# WHAT IS BEING ASKED
Print out every record exactly as it appears.
=== RAW DATA ===
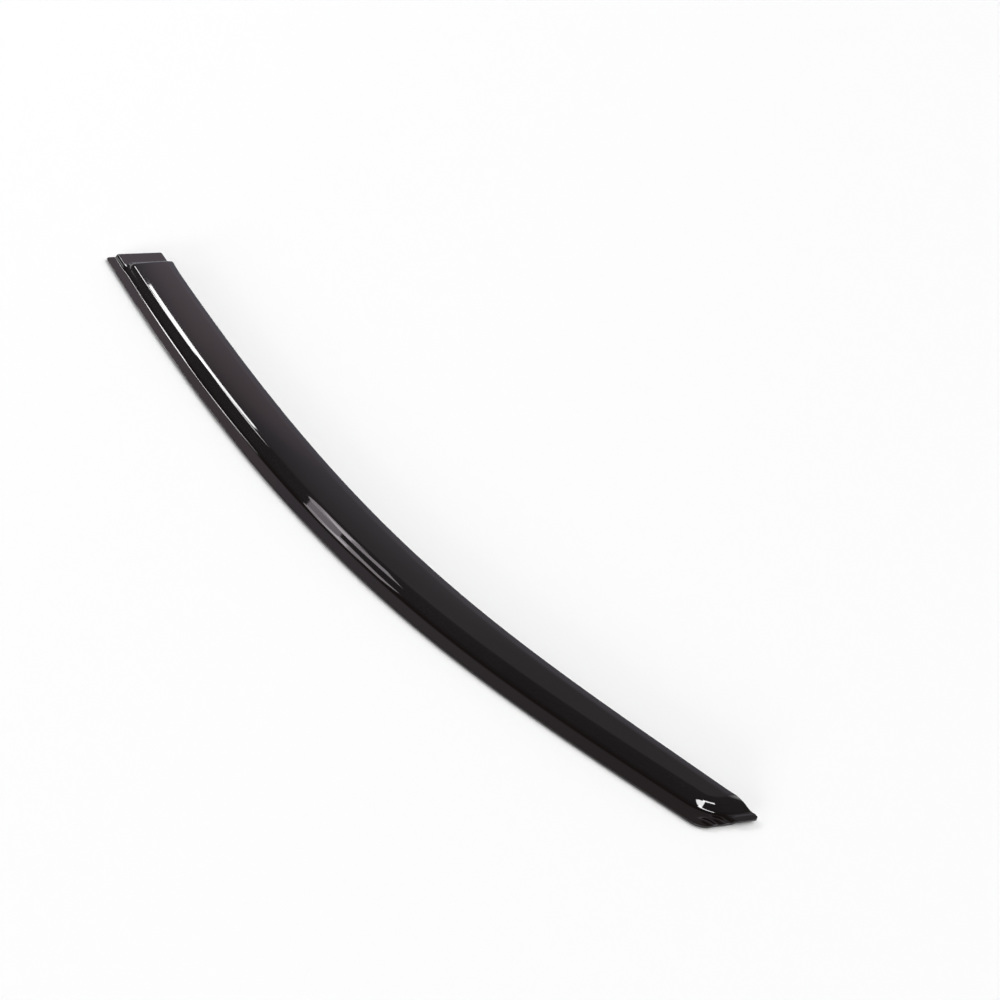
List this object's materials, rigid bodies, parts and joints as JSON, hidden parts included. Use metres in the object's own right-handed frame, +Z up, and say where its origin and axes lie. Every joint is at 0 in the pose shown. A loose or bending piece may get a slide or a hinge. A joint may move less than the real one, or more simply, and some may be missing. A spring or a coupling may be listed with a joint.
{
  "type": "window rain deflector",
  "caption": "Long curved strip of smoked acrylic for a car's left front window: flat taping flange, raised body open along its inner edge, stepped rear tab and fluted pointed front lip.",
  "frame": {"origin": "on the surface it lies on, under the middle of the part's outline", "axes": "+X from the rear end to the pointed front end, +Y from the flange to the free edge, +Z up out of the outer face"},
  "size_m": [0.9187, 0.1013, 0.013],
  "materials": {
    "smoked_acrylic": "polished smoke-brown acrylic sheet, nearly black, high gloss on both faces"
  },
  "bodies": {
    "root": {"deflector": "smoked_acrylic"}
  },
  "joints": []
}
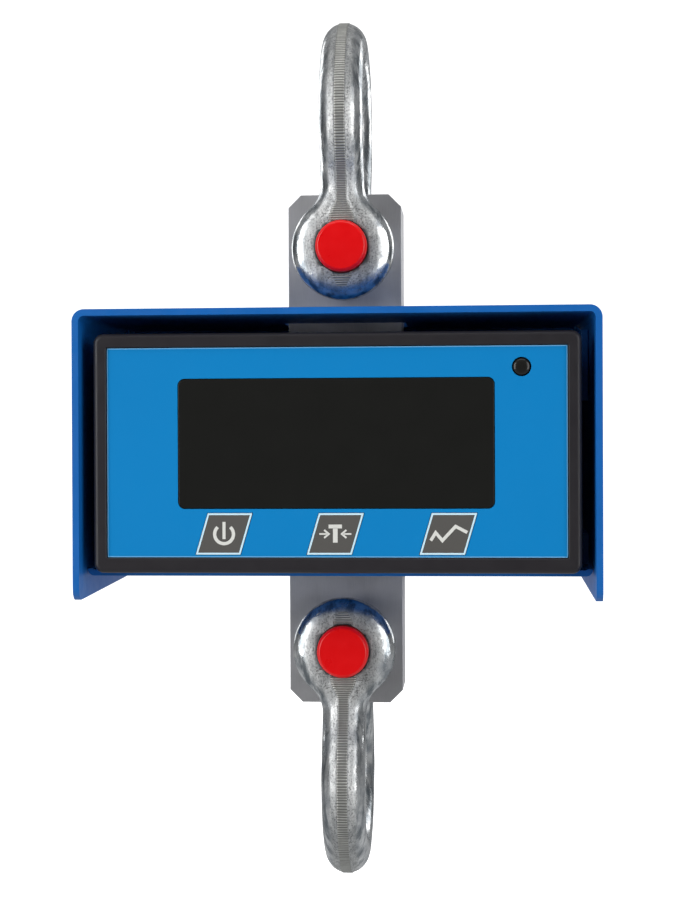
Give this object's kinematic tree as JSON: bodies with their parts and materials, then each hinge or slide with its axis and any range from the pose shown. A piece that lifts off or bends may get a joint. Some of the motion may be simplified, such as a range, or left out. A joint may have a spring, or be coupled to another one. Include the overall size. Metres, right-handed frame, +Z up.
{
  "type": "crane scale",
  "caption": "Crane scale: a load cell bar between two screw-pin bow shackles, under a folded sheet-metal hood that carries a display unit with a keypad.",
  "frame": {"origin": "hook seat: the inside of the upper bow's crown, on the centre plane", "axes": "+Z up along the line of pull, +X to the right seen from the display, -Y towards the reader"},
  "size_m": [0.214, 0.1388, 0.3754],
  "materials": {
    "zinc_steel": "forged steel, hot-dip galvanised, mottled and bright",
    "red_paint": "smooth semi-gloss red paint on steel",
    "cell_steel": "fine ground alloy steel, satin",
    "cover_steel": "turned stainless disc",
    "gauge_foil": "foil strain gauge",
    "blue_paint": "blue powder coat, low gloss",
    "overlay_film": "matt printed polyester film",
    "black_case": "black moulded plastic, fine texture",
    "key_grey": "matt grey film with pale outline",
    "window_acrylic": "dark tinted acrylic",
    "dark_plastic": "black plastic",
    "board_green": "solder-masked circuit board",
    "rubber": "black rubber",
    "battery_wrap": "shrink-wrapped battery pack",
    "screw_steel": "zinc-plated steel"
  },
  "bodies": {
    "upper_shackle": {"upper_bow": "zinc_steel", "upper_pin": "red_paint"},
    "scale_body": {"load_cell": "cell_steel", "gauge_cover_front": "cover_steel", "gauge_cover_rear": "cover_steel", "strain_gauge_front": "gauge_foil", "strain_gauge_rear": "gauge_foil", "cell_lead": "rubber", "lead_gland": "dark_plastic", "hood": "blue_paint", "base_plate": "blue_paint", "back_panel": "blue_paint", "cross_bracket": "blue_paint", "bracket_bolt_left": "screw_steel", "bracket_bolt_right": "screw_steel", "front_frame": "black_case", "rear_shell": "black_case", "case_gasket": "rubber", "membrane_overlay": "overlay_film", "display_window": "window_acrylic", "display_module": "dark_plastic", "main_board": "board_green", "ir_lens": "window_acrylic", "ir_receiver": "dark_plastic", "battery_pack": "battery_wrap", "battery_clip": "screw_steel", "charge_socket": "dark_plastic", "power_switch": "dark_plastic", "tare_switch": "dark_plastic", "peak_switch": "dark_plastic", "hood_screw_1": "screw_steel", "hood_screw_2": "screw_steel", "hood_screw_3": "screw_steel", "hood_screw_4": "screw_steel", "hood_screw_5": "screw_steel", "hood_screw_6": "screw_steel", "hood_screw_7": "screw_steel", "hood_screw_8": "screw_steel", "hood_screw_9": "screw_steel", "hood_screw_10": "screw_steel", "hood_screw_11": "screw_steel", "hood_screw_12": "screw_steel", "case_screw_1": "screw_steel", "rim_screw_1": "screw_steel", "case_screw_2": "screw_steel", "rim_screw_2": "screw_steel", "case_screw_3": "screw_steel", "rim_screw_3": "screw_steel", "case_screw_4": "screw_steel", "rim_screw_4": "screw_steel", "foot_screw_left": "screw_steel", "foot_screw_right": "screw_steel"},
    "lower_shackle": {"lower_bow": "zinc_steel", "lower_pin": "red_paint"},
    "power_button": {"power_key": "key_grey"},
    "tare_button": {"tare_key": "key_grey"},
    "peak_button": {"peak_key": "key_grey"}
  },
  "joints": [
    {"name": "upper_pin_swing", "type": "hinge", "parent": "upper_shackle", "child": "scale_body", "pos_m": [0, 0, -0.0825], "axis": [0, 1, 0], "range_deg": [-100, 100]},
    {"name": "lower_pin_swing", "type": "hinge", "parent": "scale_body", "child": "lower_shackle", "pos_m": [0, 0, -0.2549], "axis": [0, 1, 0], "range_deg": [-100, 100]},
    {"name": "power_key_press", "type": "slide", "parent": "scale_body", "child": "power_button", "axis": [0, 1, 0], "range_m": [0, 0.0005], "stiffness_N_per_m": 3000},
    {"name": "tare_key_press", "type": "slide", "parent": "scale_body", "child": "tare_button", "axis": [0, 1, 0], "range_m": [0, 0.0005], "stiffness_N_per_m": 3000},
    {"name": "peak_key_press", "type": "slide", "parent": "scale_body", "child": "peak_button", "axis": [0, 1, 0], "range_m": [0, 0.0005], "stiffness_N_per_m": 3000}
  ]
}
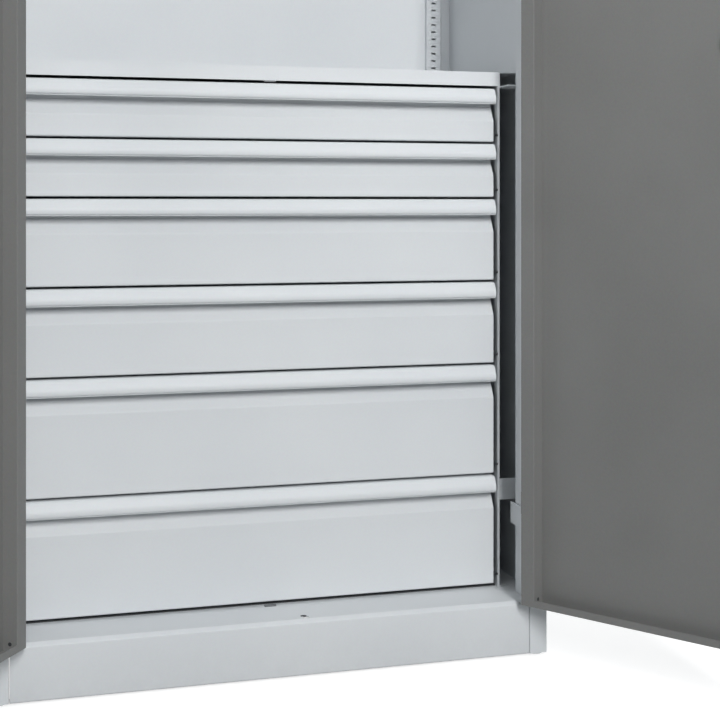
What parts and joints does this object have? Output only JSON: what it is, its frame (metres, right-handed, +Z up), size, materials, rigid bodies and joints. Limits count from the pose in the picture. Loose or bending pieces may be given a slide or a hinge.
===
# RESPONSE
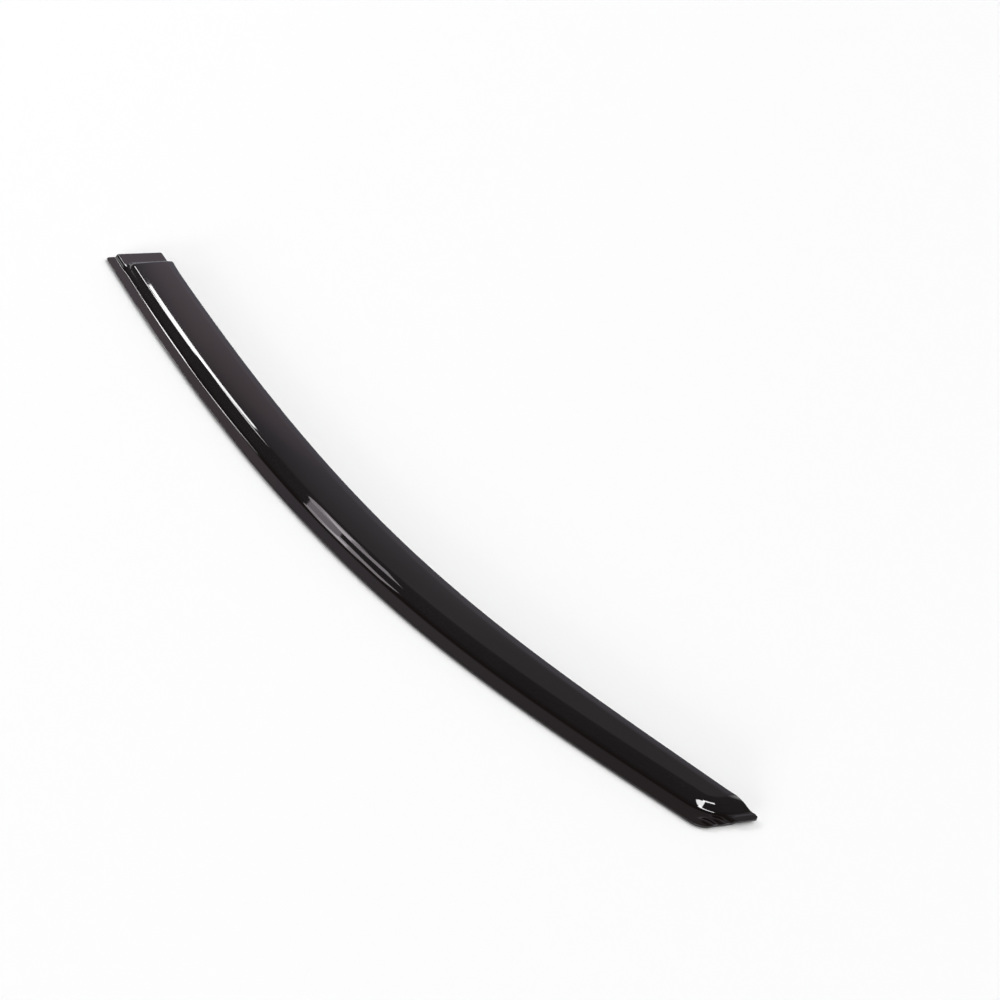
List this object's materials, rigid bodies, parts and joints as JSON, hidden parts included. Use metres in the object's own right-handed frame, +Z up, and say where its origin and axes lie. Every joint is at 0 in the pose shown. A loose or bending piece may get a slide or a hinge. A joint may move less than the real one, or more simply, and some may be missing. A spring or a coupling may be listed with a joint.
{
  "type": "window rain deflector",
  "caption": "Long curved strip of smoked acrylic for a car's left front window: flat taping flange, raised body open along its inner edge, stepped rear tab and fluted pointed front lip.",
  "frame": {"origin": "on the surface it lies on, under the middle of the part's outline", "axes": "+X from the rear end to the pointed front end, +Y from the flange to the free edge, +Z up out of the outer face"},
  "size_m": [0.9187, 0.1013, 0.013],
  "materials": {
    "smoked_acrylic": "polished smoke-brown acrylic sheet, nearly black, high gloss on both faces"
  },
  "bodies": {
    "root": {"deflector": "smoked_acrylic"}
  },
  "joints": []
}
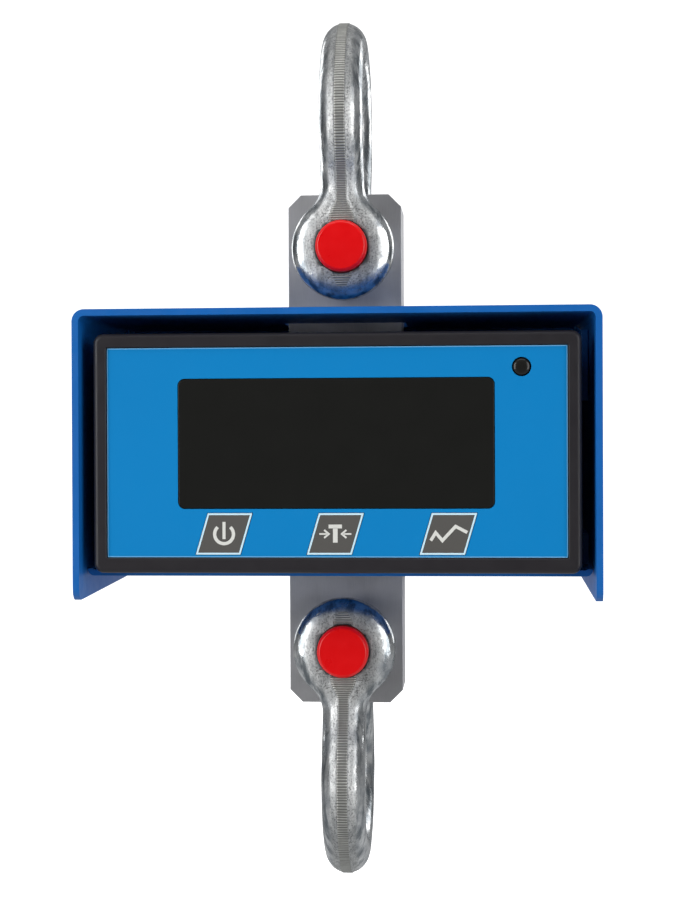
Give this object's kinematic tree as JSON: bodies with their parts and materials, then each hinge or slide with its axis and any range from the pose shown. A piece that lifts off or bends may get a joint. Some of the motion may be simplified, such as a range, or left out. A joint may have a spring, or be coupled to another one. Include the overall size. Metres, right-handed frame, +Z up.
{
  "type": "crane scale",
  "caption": "Crane scale: a load cell bar between two screw-pin bow shackles, under a folded sheet-metal hood that carries a display unit with a keypad.",
  "frame": {"origin": "hook seat: the inside of the upper bow's crown, on the centre plane", "axes": "+Z up along the line of pull, +X to the right seen from the display, -Y towards the reader"},
  "size_m": [0.214, 0.1388, 0.3754],
  "materials": {
    "zinc_steel": "forged steel, hot-dip galvanised, mottled and bright",
    "red_paint": "smooth semi-gloss red paint on steel",
    "cell_steel": "fine ground alloy steel, satin",
    "cover_steel": "turned stainless disc",
    "gauge_foil": "foil strain gauge",
    "blue_paint": "blue powder coat, low gloss",
    "overlay_film": "matt printed polyester film",
    "black_case": "black moulded plastic, fine texture",
    "key_grey": "matt grey film with pale outline",
    "window_acrylic": "dark tinted acrylic",
    "dark_plastic": "black plastic",
    "board_green": "solder-masked circuit board",
    "rubber": "black rubber",
    "battery_wrap": "shrink-wrapped battery pack",
    "screw_steel": "zinc-plated steel"
  },
  "bodies": {
    "upper_shackle": {"upper_bow": "zinc_steel", "upper_pin": "red_paint"},
    "scale_body": {"load_cell": "cell_steel", "gauge_cover_front": "cover_steel", "gauge_cover_rear": "cover_steel", "strain_gauge_front": "gauge_foil", "strain_gauge_rear": "gauge_foil", "cell_lead": "rubber", "lead_gland": "dark_plastic", "hood": "blue_paint", "base_plate": "blue_paint", "back_panel": "blue_paint", "cross_bracket": "blue_paint", "bracket_bolt_left": "screw_steel", "bracket_bolt_right": "screw_steel", "front_frame": "black_case", "rear_shell": "black_case", "case_gasket": "rubber", "membrane_overlay": "overlay_film", "display_window": "window_acrylic", "display_module": "dark_plastic", "main_board": "board_green", "ir_lens": "window_acrylic", "ir_receiver": "dark_plastic", "battery_pack": "battery_wrap", "battery_clip": "screw_steel", "charge_socket": "dark_plastic", "power_switch": "dark_plastic", "tare_switch": "dark_plastic", "peak_switch": "dark_plastic", "hood_screw_1": "screw_steel", "hood_screw_2": "screw_steel", "hood_screw_3": "screw_steel", "hood_screw_4": "screw_steel", "hood_screw_5": "screw_steel", "hood_screw_6": "screw_steel", "hood_screw_7": "screw_steel", "hood_screw_8": "screw_steel", "hood_screw_9": "screw_steel", "hood_screw_10": "screw_steel", "hood_screw_11": "screw_steel", "hood_screw_12": "screw_steel", "case_screw_1": "screw_steel", "rim_screw_1": "screw_steel", "case_screw_2": "screw_steel", "rim_screw_2": "screw_steel", "case_screw_3": "screw_steel", "rim_screw_3": "screw_steel", "case_screw_4": "screw_steel", "rim_screw_4": "screw_steel", "foot_screw_left": "screw_steel", "foot_screw_right": "screw_steel"},
    "lower_shackle": {"lower_bow": "zinc_steel", "lower_pin": "red_paint"},
    "power_button": {"power_key": "key_grey"},
    "tare_button": {"tare_key": "key_grey"},
    "peak_button": {"peak_key": "key_grey"}
  },
  "joints": [
    {"name": "upper_pin_swing", "type": "hinge", "parent": "upper_shackle", "child": "scale_body", "pos_m": [0, 0, -0.0825], "axis": [0, 1, 0], "range_deg": [-100, 100]},
    {"name": "lower_pin_swing", "type": "hinge", "parent": "scale_body", "child": "lower_shackle", "pos_m": [0, 0, -0.2549], "axis": [0, 1, 0], "range_deg": [-100, 100]},
    {"name": "power_key_press", "type": "slide", "parent": "scale_body", "child": "power_button", "axis": [0, 1, 0], "range_m": [0, 0.0005], "stiffness_N_per_m": 3000},
    {"name": "tare_key_press", "type": "slide", "parent": "scale_body", "child": "tare_button", "axis": [0, 1, 0], "range_m": [0, 0.0005], "stiffness_N_per_m": 3000},
    {"name": "peak_key_press", "type": "slide", "parent": "scale_body", "child": "peak_button", "axis": [0, 1, 0], "range_m": [0, 0.0005], "stiffness_N_per_m": 3000}
  ]
}
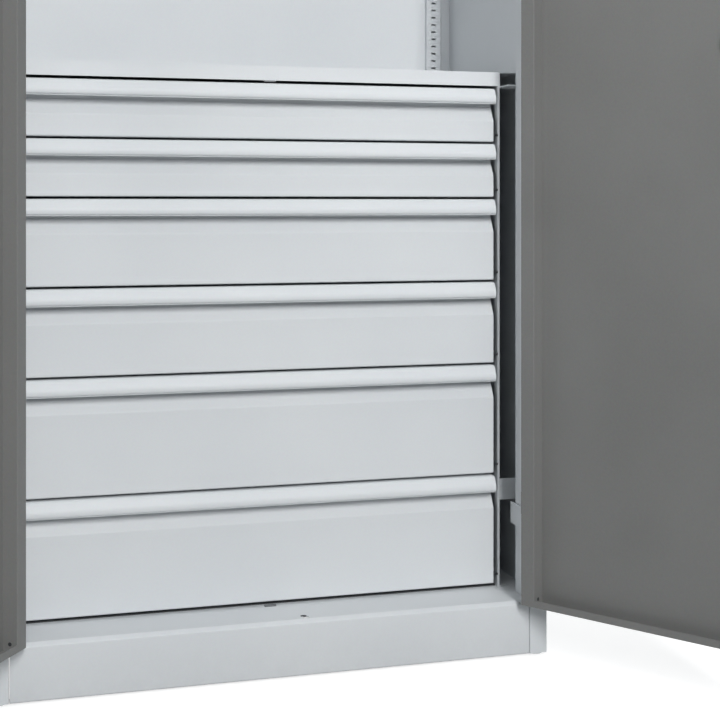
What parts and joints does this object have? Output only JSON: what it is, its frame (metres, right-handed, +Z up), size, materials, rigid bodies and joints. Limits count from the pose in the picture. Loose or bending pieces may be given a slide or a hinge.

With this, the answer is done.